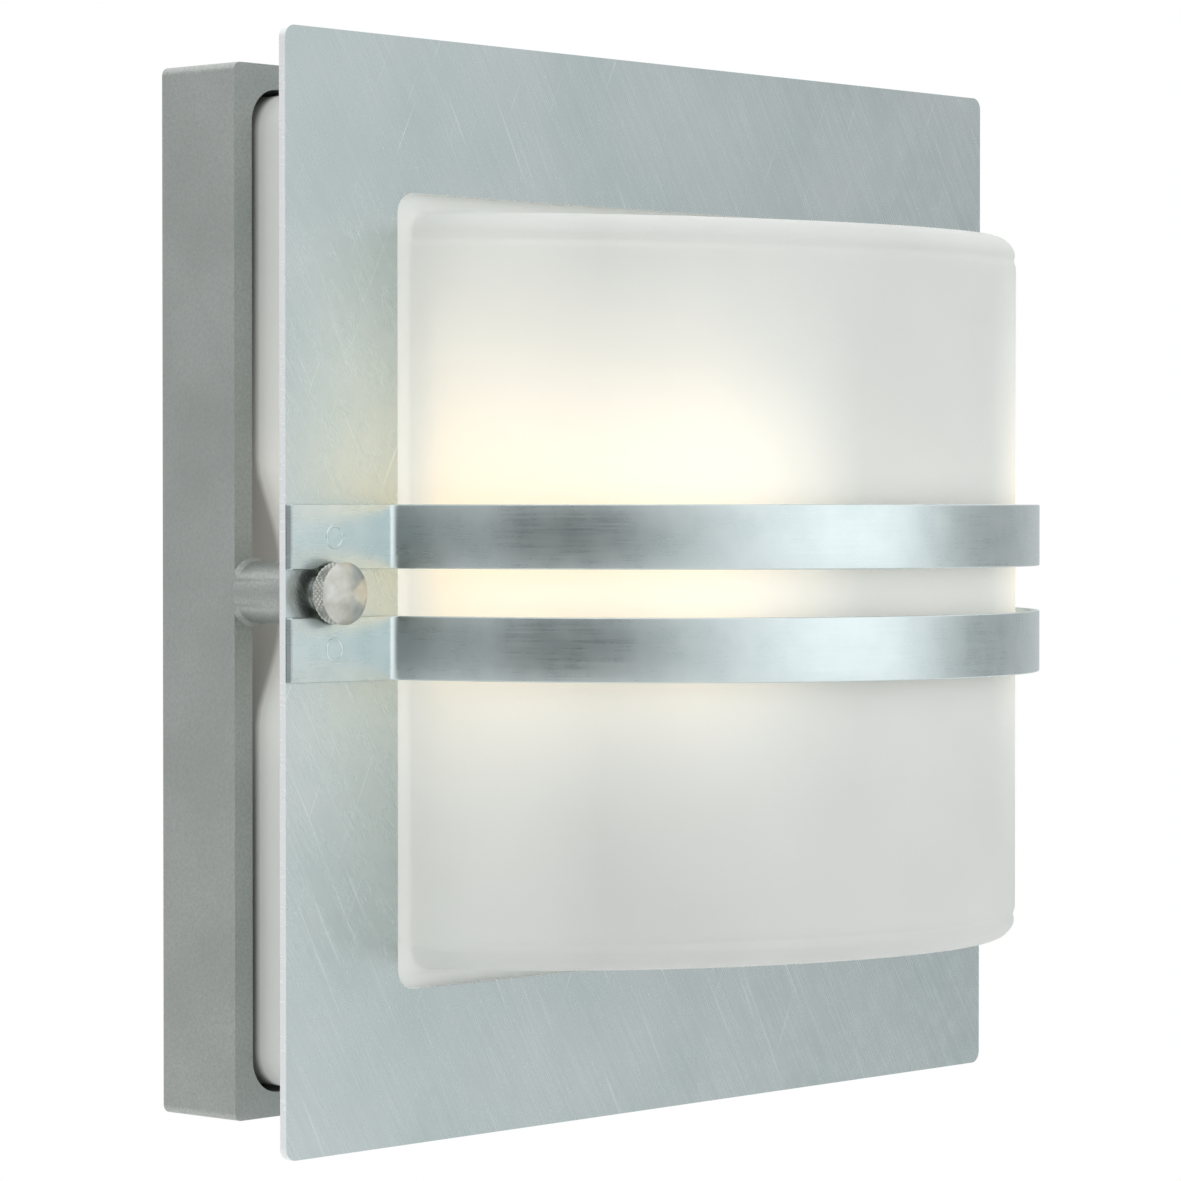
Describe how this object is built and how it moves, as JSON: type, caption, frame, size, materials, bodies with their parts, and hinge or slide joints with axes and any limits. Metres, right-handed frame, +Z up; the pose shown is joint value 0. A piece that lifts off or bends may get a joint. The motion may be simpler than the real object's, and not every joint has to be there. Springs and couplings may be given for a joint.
{
  "type": "outdoor wall lantern",
  "caption": "Square cast wall lantern with a bulged frosted glass in a galvanised front frame, bowed guard bands and knurled thumb screws.",
  "frame": {"origin": "centre of the box's back face, which lies on the wall", "axes": "+Y into the wall, the front faces -Y, +X to the right seen from the front, +Z up"},
  "size_m": [0.26, 0.1421, 0.26],
  "materials": {
    "cast_box": "fine sand-cast satin",
    "galvanised_steel": "galvanised, fine brushed",
    "galvanised_band": "galvanised, smooth",
    "stainless": "polished",
    "zinc_steel": "zinc plated",
    "frosted_glass": "frosted, opal",
    "bulb_glass": "frosted inside",
    "clear_glass": "clear",
    "black_glass": "glossy",
    "cap_metal": "bright",
    "filament_wire": "drawn wire",
    "brass": "machined",
    "porcelain": "glazed",
    "white_paint": "white powder coat",
    "rubber": "matt",
    "black_plastic": "matt",
    "brown_sleeve": "silicone sleeve",
    "blue_sleeve": "silicone sleeve",
    "green_sleeve": "silicone sleeve"
  },
  "bodies": {
    "housing": {"back_box": "cast_box", "pillar_inserts": "brass", "cable_grommet": "rubber", "glass_gasket": "rubber", "reflector_plate": "white_paint", "reflector_screws": "zinc_steel", "holder_bracket": "zinc_steel", "bracket_screws": "zinc_steel", "bracket_nuts": "zinc_steel", "lamp_holder": "porcelain", "holder_nipple": "brass", "holder_nut": "zinc_steel", "holder_shell": "brass", "holder_contact": "brass", "terminal_block": "porcelain", "terminal_sleeves": "brass", "terminal_screws": "zinc_steel", "cable_clamp": "black_plastic", "clamp_screws": "zinc_steel", "earth_screw": "brass", "earth_lug": "zinc_steel", "live_wire": "brown_sleeve", "neutral_wire": "blue_sleeve", "earth_wire": "green_sleeve"},
    "front_frame": {"front_plate": "galvanised_steel", "upper_band": "galvanised_band", "lower_band": "galvanised_band"},
    "glass": {"glass_diffuser": "frosted_glass"},
    "left_washer": {"left_screw_washer": "stainless"},
    "right_washer": {"right_screw_washer": "stainless"},
    "left_screw": {"left_thumb_screw": "stainless"},
    "right_screw": {"right_thumb_screw": "stainless"},
    "lamp": {"bulb_glass": "bulb_glass", "bulb_cap": "cap_metal", "bulb_insulator": "black_glass", "bulb_contact": "cap_metal", "bulb_stem": "clear_glass", "bulb_filament": "filament_wire"}
  },
  "joints": [
    {"name": "frame_removal", "type": "slide", "parent": "housing", "child": "front_frame", "axis": [0, -1, 0], "range_m": [0, 0.16]},
    {"name": "glass_removal", "type": "slide", "parent": "housing", "child": "glass", "axis": [0, -1, 0], "range_m": [0, 0.08]},
    {"name": "left_screw_travel", "type": "slide", "parent": "front_frame", "child": "left_washer", "axis": [0, -1, 0], "range_m": [0, 0.0064]},
    {"name": "left_screw_turn", "type": "hinge", "parent": "left_washer", "child": "left_screw", "pos_m": [-0.117, -0.0484, 0], "axis": [0, -1, 0], "range_deg": [0, 2880]},
    {"name": "right_screw_travel", "type": "slide", "parent": "front_frame", "child": "right_washer", "axis": [0, -1, 0], "range_m": [0, 0.0064]},
    {"name": "right_screw_turn", "type": "hinge", "parent": "right_washer", "child": "right_screw", "pos_m": [0.117, -0.0484, 0], "axis": [0, -1, 0], "range_deg": [0, 2880]},
    {"name": "lamp_unscrew", "type": "slide", "parent": "housing", "child": "lamp", "axis": [0, 0, 1], "range_m": [0, 0.022]}
  ],
  "couplings": [
    {"joint": "glass_removal", "follows": "frame_removal", "ratio": 0.5},
    {"joint": "left_screw_travel", "follows": "left_screw_turn", "m_per_rad": 0.00012732},
    {"joint": "right_screw_travel", "follows": "right_screw_turn", "m_per_rad": 0.00012732}
  ]
}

● DIRECTIONS FOR THIS TASK:
Reproduce every line of the material above exactly.

● COMPLETE OUTPUT:
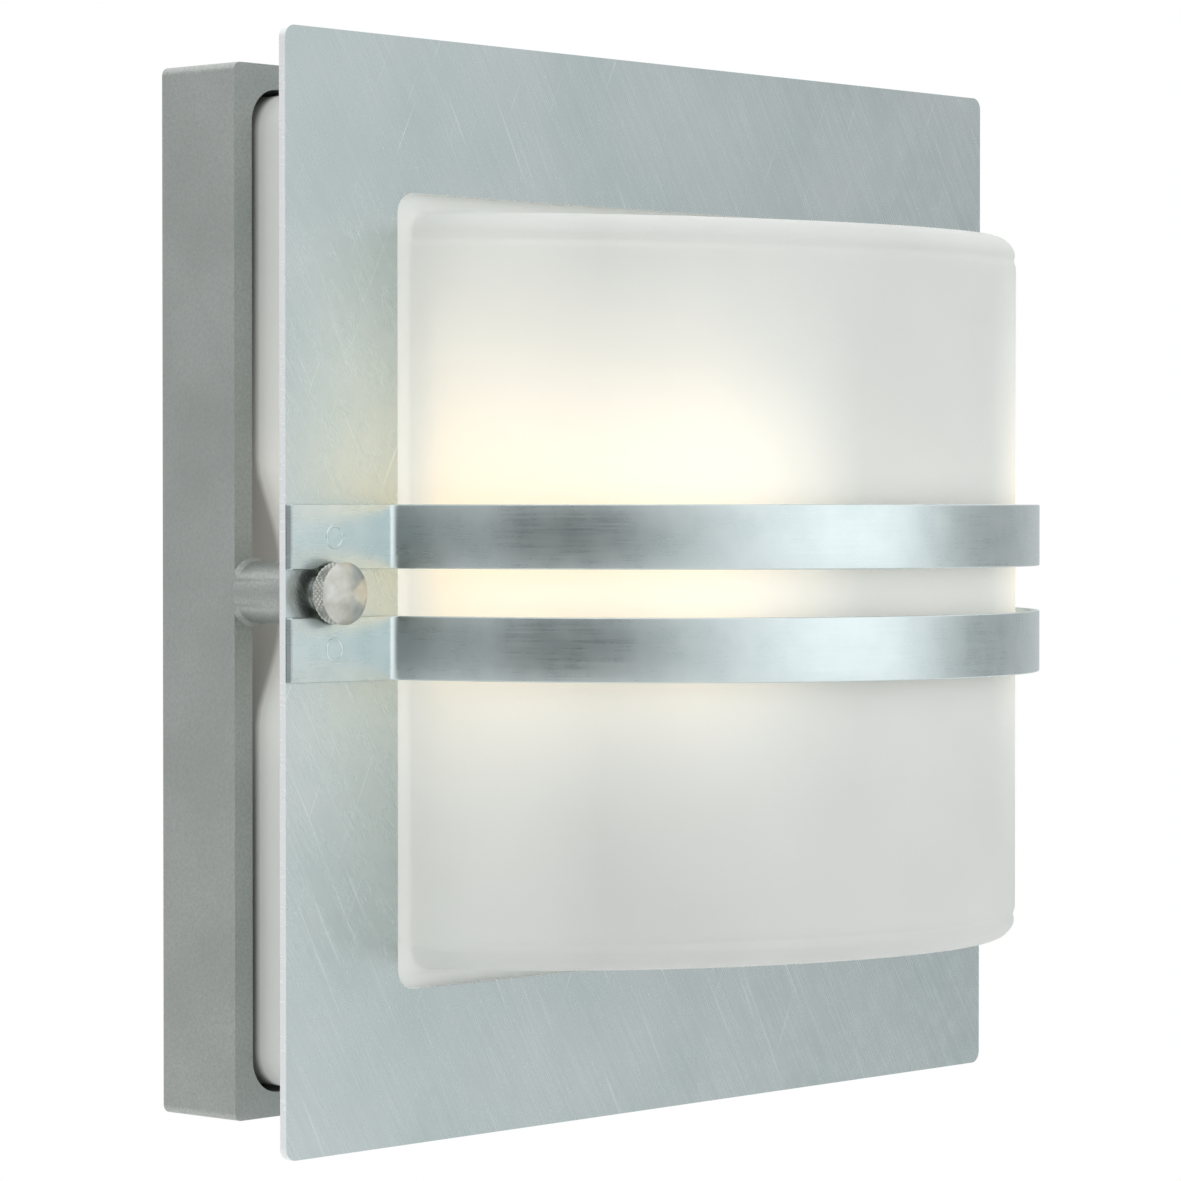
Describe how this object is built and how it moves, as JSON: type, caption, frame, size, materials, bodies with their parts, and hinge or slide joints with axes and any limits. Metres, right-handed frame, +Z up; the pose shown is joint value 0. A piece that lifts off or bends may get a joint. The motion may be simpler than the real object's, and not every joint has to be there. Springs and couplings may be given for a joint.
{
  "type": "outdoor wall lantern",
  "caption": "Square cast wall lantern with a bulged frosted glass in a galvanised front frame, bowed guard bands and knurled thumb screws.",
  "frame": {"origin": "centre of the box's back face, which lies on the wall", "axes": "+Y into the wall, the front faces -Y, +X to the right seen from the front, +Z up"},
  "size_m": [0.26, 0.1421, 0.26],
  "materials": {
    "cast_box": "fine sand-cast satin",
    "galvanised_steel": "galvanised, fine brushed",
    "galvanised_band": "galvanised, smooth",
    "stainless": "polished",
    "zinc_steel": "zinc plated",
    "frosted_glass": "frosted, opal",
    "bulb_glass": "frosted inside",
    "clear_glass": "clear",
    "black_glass": "glossy",
    "cap_metal": "bright",
    "filament_wire": "drawn wire",
    "brass": "machined",
    "porcelain": "glazed",
    "white_paint": "white powder coat",
    "rubber": "matt",
    "black_plastic": "matt",
    "brown_sleeve": "silicone sleeve",
    "blue_sleeve": "silicone sleeve",
    "green_sleeve": "silicone sleeve"
  },
  "bodies": {
    "housing": {"back_box": "cast_box", "pillar_inserts": "brass", "cable_grommet": "rubber", "glass_gasket": "rubber", "reflector_plate": "white_paint", "reflector_screws": "zinc_steel", "holder_bracket": "zinc_steel", "bracket_screws": "zinc_steel", "bracket_nuts": "zinc_steel", "lamp_holder": "porcelain", "holder_nipple": "brass", "holder_nut": "zinc_steel", "holder_shell": "brass", "holder_contact": "brass", "terminal_block": "porcelain", "terminal_sleeves": "brass", "terminal_screws": "zinc_steel", "cable_clamp": "black_plastic", "clamp_screws": "zinc_steel", "earth_screw": "brass", "earth_lug": "zinc_steel", "live_wire": "brown_sleeve", "neutral_wire": "blue_sleeve", "earth_wire": "green_sleeve"},
    "front_frame": {"front_plate": "galvanised_steel", "upper_band": "galvanised_band", "lower_band": "galvanised_band"},
    "glass": {"glass_diffuser": "frosted_glass"},
    "left_washer": {"left_screw_washer": "stainless"},
    "right_washer": {"right_screw_washer": "stainless"},
    "left_screw": {"left_thumb_screw": "stainless"},
    "right_screw": {"right_thumb_screw": "stainless"},
    "lamp": {"bulb_glass": "bulb_glass", "bulb_cap": "cap_metal", "bulb_insulator": "black_glass", "bulb_contact": "cap_metal", "bulb_stem": "clear_glass", "bulb_filament": "filament_wire"}
  },
  "joints": [
    {"name": "frame_removal", "type": "slide", "parent": "housing", "child": "front_frame", "axis": [0, -1, 0], "range_m": [0, 0.16]},
    {"name": "glass_removal", "type": "slide", "parent": "housing", "child": "glass", "axis": [0, -1, 0], "range_m": [0, 0.08]},
    {"name": "left_screw_travel", "type": "slide", "parent": "front_frame", "child": "left_washer", "axis": [0, -1, 0], "range_m": [0, 0.0064]},
    {"name": "left_screw_turn", "type": "hinge", "parent": "left_washer", "child": "left_screw", "pos_m": [-0.117, -0.0484, 0], "axis": [0, -1, 0], "range_deg": [0, 2880]},
    {"name": "right_screw_travel", "type": "slide", "parent": "front_frame", "child": "right_washer", "axis": [0, -1, 0], "range_m": [0, 0.0064]},
    {"name": "right_screw_turn", "type": "hinge", "parent": "right_washer", "child": "right_screw", "pos_m": [0.117, -0.0484, 0], "axis": [0, -1, 0], "range_deg": [0, 2880]},
    {"name": "lamp_unscrew", "type": "slide", "parent": "housing", "child": "lamp", "axis": [0, 0, 1], "range_m": [0, 0.022]}
  ],
  "couplings": [
    {"joint": "glass_removal", "follows": "frame_removal", "ratio": 0.5},
    {"joint": "left_screw_travel", "follows": "left_screw_turn", "m_per_rad": 0.00012732},
    {"joint": "right_screw_travel", "follows": "right_screw_turn", "m_per_rad": 0.00012732}
  ]
}